The records below are split into lines. How many of those lines contain the string "between"? Reply with the number only.
* BEGIN Supplied data *
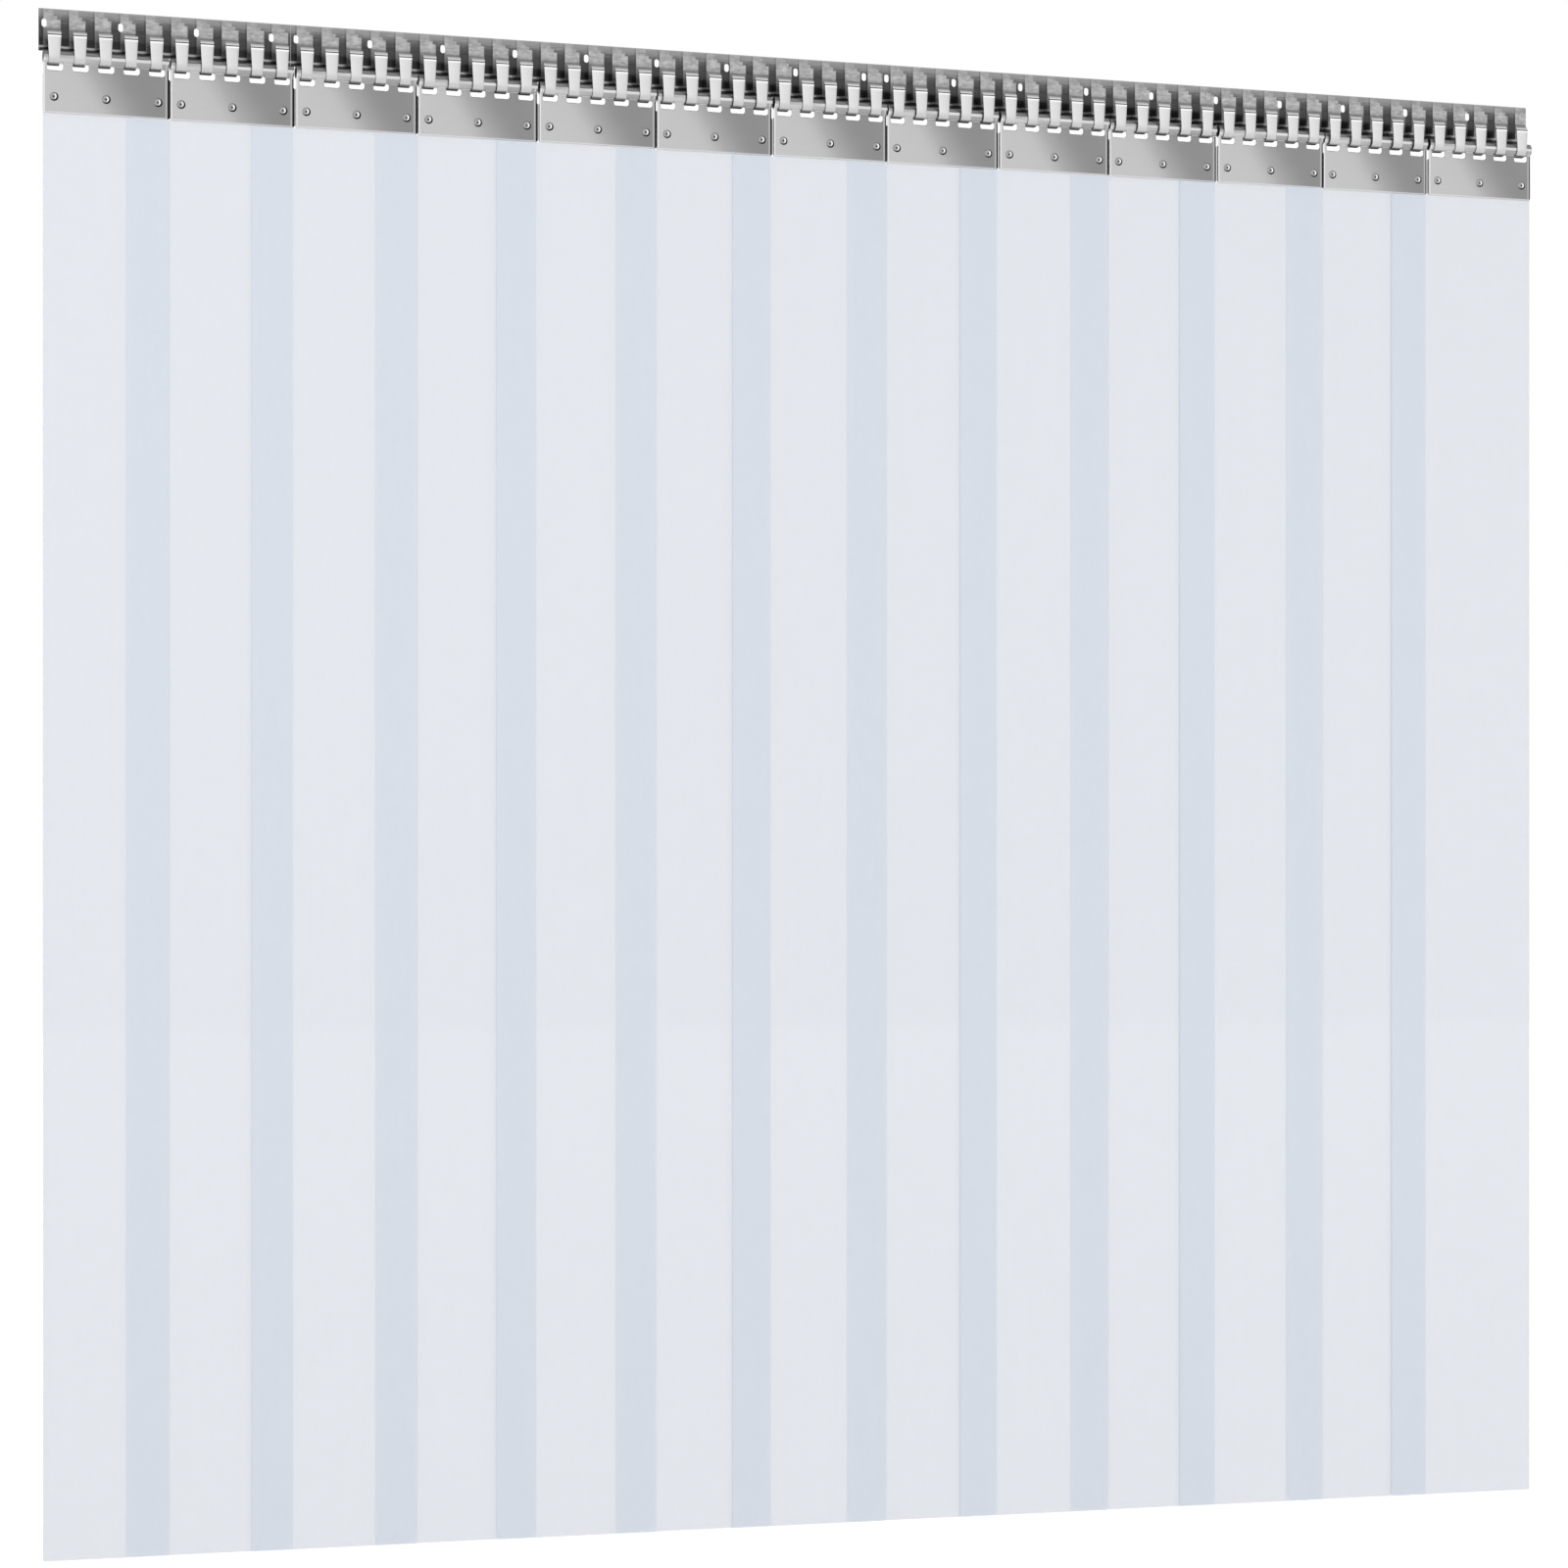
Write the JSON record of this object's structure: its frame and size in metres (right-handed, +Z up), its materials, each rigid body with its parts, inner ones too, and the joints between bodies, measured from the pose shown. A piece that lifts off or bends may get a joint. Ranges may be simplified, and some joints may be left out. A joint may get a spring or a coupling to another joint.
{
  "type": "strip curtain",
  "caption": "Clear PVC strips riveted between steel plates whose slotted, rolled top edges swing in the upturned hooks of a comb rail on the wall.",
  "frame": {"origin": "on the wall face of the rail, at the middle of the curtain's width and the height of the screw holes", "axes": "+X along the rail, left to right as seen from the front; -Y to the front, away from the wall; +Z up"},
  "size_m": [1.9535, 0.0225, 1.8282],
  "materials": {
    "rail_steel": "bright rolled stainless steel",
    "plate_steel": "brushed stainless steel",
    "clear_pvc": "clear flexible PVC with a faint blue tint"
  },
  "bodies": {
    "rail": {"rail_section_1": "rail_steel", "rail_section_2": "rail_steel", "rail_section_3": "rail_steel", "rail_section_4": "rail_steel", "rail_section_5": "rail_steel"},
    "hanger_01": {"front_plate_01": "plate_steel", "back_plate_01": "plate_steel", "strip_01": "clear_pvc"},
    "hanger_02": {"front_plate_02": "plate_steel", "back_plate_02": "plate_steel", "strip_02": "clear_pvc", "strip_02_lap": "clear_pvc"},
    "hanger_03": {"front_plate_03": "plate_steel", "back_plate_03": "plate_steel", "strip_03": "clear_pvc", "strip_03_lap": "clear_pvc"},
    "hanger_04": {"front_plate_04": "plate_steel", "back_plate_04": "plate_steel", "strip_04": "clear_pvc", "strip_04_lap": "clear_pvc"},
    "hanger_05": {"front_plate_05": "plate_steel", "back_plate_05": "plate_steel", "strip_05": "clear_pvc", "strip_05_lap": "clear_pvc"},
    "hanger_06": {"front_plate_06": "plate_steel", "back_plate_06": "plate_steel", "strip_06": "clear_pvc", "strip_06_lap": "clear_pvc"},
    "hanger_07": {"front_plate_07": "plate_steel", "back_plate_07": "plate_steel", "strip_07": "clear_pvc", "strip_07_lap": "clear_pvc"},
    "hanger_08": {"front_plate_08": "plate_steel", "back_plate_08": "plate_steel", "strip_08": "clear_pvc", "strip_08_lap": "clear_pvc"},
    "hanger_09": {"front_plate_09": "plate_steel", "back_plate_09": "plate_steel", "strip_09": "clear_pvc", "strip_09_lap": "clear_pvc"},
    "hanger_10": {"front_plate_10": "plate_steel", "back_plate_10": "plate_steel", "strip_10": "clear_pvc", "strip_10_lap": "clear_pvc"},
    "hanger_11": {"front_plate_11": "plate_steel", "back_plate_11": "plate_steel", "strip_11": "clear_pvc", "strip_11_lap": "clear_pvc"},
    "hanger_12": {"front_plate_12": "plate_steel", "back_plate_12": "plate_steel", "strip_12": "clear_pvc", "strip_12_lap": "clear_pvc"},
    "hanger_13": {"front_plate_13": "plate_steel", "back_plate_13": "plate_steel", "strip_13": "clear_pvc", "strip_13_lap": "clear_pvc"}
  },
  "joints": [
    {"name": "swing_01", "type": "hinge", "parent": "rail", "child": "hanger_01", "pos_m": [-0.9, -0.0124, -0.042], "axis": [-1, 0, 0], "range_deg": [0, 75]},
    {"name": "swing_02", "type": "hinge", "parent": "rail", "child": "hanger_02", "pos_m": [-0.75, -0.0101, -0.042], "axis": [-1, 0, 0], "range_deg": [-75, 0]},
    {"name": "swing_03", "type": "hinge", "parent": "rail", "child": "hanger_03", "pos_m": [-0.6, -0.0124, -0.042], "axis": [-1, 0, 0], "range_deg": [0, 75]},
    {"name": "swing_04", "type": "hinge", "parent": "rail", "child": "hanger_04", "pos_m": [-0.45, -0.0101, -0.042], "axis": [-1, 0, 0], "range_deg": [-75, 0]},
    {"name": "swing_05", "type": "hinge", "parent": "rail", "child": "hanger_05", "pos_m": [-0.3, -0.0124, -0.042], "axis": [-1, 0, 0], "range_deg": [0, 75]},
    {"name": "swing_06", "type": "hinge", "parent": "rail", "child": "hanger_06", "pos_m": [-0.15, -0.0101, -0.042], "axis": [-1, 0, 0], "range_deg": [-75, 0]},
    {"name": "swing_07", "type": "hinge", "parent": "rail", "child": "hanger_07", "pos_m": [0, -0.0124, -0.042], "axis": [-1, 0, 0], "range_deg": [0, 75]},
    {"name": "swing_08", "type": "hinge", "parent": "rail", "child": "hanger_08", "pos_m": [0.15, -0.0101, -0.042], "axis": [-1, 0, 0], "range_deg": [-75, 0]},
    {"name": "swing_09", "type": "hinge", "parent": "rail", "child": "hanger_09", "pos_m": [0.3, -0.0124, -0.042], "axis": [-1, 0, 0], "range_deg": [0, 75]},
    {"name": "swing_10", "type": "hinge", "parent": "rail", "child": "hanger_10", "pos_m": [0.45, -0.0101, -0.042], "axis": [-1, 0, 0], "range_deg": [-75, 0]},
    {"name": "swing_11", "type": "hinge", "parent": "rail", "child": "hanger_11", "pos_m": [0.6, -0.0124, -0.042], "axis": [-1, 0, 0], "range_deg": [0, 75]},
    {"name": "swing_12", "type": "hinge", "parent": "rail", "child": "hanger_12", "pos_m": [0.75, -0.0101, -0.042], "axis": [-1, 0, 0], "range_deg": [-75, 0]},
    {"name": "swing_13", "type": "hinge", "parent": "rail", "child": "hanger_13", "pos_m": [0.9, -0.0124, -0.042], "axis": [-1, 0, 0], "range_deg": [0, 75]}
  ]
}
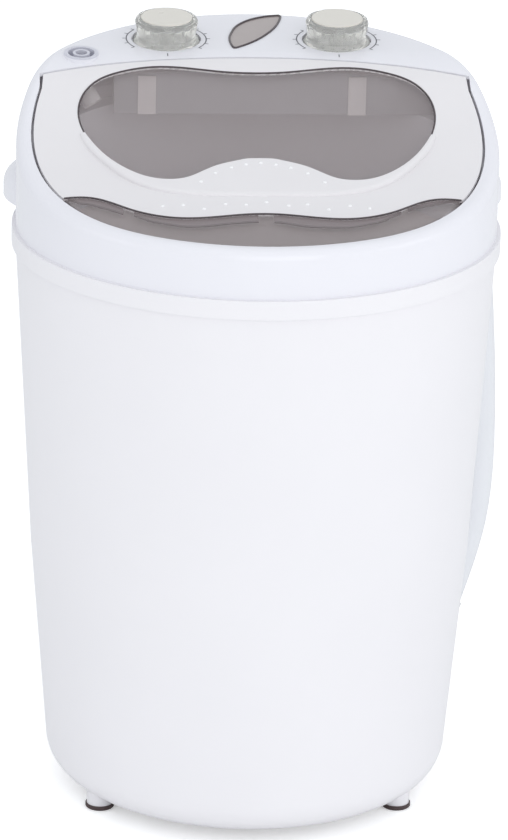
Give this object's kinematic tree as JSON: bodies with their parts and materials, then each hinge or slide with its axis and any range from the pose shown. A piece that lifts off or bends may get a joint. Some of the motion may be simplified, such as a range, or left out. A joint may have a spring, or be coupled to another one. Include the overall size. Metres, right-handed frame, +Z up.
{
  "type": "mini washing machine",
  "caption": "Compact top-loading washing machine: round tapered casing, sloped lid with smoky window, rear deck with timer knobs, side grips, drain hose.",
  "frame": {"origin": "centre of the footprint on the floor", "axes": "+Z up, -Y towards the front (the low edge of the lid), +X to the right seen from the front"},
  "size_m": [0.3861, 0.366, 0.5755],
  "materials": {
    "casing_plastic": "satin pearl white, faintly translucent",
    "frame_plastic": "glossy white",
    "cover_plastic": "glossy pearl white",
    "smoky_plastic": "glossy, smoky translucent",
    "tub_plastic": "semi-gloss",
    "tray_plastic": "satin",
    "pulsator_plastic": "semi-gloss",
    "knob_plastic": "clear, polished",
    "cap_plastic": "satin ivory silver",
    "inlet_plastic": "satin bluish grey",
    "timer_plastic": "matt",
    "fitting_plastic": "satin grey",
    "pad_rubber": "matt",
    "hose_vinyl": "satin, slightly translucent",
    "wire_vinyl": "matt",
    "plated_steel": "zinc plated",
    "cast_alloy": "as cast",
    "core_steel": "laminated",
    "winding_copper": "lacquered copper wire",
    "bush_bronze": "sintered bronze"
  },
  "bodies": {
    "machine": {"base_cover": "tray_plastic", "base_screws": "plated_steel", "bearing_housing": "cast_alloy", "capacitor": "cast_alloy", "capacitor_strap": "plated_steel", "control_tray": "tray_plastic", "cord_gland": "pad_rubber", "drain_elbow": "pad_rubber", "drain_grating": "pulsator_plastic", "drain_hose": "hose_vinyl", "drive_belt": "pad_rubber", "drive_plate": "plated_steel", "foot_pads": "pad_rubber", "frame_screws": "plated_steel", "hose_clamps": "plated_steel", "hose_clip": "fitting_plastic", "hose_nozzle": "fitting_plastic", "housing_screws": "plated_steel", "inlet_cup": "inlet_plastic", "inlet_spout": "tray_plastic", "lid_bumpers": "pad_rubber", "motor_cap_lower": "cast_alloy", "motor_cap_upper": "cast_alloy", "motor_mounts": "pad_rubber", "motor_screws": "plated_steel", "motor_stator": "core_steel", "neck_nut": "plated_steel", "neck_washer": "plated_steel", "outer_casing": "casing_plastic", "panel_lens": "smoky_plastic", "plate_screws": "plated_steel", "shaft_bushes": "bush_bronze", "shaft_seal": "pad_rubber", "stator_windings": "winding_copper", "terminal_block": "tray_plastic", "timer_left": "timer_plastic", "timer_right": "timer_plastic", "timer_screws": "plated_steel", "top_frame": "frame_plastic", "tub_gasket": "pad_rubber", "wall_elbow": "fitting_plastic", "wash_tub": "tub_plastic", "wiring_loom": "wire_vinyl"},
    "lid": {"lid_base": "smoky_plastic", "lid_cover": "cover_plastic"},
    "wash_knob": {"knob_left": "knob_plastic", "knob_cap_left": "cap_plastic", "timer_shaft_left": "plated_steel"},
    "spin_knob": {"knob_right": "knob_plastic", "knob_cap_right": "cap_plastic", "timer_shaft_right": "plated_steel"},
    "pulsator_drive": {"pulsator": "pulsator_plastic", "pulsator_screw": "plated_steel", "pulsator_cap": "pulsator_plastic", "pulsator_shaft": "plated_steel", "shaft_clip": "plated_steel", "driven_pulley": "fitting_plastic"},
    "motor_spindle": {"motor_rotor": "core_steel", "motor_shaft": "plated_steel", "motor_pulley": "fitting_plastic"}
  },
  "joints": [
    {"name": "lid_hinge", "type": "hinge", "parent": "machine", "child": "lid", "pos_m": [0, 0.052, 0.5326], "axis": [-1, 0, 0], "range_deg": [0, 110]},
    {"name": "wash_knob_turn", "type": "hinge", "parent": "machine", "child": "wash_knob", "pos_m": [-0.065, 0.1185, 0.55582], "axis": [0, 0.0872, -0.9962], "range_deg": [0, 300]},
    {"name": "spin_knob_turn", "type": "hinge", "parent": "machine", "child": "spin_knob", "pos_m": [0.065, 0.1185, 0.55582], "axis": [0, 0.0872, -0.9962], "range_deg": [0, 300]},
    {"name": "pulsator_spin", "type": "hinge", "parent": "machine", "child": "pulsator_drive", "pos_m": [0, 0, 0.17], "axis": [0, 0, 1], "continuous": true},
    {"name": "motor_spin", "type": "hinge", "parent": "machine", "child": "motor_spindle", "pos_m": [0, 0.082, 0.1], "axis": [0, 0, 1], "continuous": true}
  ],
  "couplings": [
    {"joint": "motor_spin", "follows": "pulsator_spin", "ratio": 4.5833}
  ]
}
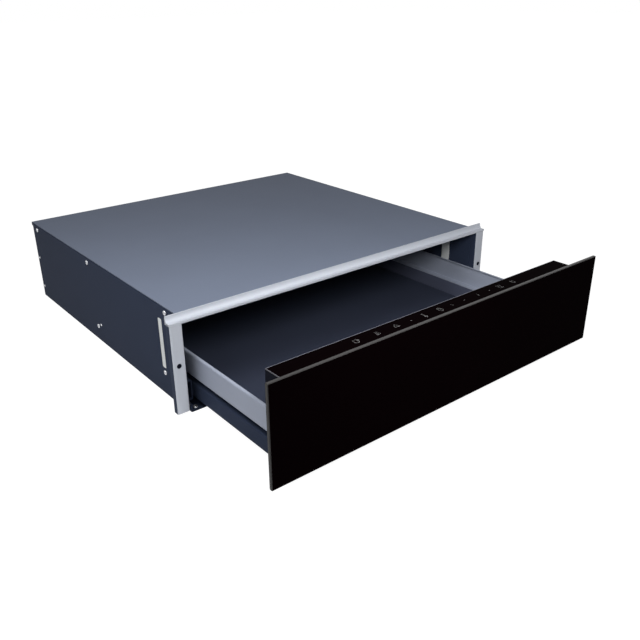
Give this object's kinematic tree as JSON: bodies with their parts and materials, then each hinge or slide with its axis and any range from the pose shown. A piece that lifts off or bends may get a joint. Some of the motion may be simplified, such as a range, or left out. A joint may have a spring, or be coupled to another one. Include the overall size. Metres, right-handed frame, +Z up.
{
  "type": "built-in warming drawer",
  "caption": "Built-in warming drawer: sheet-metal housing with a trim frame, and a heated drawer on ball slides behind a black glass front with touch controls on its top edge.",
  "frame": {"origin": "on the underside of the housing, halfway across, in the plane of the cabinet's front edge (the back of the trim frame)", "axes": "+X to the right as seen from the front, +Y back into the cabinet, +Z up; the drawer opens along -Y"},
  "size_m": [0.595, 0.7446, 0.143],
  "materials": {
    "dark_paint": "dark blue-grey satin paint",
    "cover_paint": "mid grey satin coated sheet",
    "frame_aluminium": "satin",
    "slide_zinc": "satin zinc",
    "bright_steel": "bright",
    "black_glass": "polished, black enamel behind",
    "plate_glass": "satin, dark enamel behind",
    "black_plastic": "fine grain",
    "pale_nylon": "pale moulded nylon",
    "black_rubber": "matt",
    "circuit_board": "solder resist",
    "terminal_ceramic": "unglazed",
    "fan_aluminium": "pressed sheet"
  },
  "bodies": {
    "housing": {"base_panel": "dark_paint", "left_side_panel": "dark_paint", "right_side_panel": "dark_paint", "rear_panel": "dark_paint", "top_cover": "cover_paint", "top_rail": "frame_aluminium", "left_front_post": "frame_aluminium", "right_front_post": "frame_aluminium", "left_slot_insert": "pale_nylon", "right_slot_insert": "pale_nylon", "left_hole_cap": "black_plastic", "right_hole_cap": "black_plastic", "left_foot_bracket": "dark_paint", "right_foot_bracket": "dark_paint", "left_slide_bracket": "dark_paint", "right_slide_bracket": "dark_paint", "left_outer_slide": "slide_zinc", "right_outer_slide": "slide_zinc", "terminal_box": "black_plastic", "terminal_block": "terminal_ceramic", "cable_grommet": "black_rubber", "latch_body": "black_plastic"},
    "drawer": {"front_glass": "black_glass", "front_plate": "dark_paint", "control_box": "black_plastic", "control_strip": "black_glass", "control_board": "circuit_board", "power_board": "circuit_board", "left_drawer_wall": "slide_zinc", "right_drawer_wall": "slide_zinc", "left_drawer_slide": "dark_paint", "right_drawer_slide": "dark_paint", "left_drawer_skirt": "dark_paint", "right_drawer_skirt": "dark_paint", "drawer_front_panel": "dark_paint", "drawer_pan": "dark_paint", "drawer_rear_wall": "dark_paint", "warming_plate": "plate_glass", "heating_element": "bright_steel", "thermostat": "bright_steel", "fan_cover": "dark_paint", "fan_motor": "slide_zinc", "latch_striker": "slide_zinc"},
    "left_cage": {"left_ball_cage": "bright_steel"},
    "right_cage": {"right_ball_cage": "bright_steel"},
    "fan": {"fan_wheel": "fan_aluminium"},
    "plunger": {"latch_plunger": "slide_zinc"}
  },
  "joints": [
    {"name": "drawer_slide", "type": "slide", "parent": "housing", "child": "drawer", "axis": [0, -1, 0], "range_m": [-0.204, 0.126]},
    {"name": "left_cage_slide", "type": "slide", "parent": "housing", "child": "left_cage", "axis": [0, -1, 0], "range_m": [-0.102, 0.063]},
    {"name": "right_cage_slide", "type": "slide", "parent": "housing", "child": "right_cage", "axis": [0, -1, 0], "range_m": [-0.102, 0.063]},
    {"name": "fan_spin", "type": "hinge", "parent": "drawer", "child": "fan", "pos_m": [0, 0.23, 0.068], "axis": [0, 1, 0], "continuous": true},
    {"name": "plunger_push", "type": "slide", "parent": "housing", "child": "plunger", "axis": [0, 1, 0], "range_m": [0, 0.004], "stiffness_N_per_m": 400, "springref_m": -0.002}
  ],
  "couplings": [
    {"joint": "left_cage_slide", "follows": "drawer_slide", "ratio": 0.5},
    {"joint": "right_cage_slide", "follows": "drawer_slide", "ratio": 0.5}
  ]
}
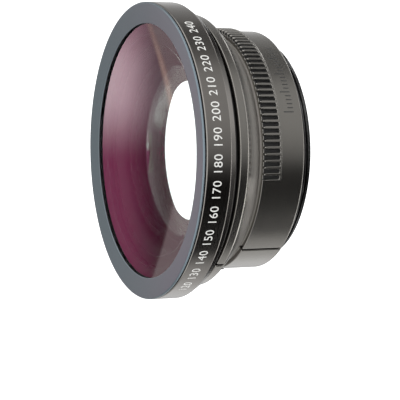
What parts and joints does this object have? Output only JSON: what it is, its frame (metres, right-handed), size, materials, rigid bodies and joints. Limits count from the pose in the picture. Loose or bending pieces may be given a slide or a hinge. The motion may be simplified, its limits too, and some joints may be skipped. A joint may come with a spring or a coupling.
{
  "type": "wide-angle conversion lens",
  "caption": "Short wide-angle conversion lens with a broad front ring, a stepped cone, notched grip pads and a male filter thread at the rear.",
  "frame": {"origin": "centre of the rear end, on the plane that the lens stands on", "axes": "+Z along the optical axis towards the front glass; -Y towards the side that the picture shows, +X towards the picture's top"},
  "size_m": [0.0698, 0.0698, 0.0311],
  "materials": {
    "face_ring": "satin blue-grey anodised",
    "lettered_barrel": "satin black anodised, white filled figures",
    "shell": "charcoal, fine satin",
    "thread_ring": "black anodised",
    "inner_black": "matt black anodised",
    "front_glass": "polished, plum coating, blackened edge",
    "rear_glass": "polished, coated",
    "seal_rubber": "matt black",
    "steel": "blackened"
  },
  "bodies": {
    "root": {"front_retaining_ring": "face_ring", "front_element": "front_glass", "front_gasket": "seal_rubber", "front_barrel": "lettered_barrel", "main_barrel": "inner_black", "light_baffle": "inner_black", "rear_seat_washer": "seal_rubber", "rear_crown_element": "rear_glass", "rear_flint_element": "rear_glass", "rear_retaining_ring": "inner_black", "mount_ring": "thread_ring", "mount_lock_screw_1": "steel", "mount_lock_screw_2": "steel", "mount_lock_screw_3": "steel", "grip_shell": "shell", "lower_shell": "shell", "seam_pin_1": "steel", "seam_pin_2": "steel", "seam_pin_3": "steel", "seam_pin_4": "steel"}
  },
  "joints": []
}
* END Supplied data *
Task solution — 2